89C is nothing, it will be fine. My temp card Nvidia 8500GT often gets up to 105C while overclocked, doesnt seem to damage it.


----------



## InnocentCriminal (Jul 2, 2008)

Jackal69 said:
			
		

> I just aborted a "Find Max" run on my Albatron Trinity Geforce 6600  (PC6600) when the temp got to 89C and core = 588!!



Welcome to the forums dude! Tastey OC...  Has it actually made any difference in games, you should check to see how the temperature fluctuates in an actually game.

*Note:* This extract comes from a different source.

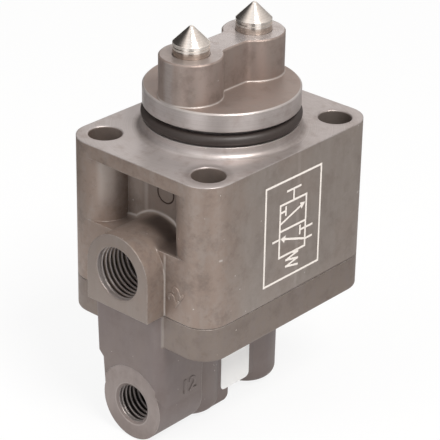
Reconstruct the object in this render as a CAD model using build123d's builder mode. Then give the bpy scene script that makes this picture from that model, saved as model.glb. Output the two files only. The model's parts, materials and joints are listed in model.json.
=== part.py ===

Oh, don't forget to fill in your System Specification - check your User Control and look for the Edit System Specs on the left hand pane. ^^




Andy_007 said:


> 89C is nothing, it will be fine. My temp card Nvidia 8500GT often gets up to 105C while overclocked, doesnt seem to damage it.



Maybe not immediately but I would have thought it reduce the life of the GFX card quicker than if it was at stock.


----------



## jackal69 (Jul 2, 2008)

Thanks for the replys. I haven't got a chance to overclock it again. Currently at stock settings. I'll oc it again in a couple of hours, I plan to run 3DMark03 after and check temps. Could it have oc'd the core that high since ATItool originally set my memory at 250, when stock is 500? One funny thing is that ATItool didn't automatically read my stock settings at startup (and enter them in the slider boxes). Is this normal?

@psyko
I haven't been able to get Rivatuner to work with my 6600. I don't know if is 175.16 driver screwing it up or what. RT won't allow me to change fan speeds or adjust clocks. That's why I tried ATItools.

edit:
One more thing: Every time I close out of ATItools it crashes. I'm using .26 should I try one of the newer betas?


----------



## psyko12 (Jul 2, 2008)

Yup you should try the newer betas... Hopefully it should work for you. Maybe rivatuner was configured incorrectly, I've used it on an older card 5200FX heh and it worked.


----------



## jackal69 (Jul 2, 2008)

thx psyko, i'll download the beta now


----------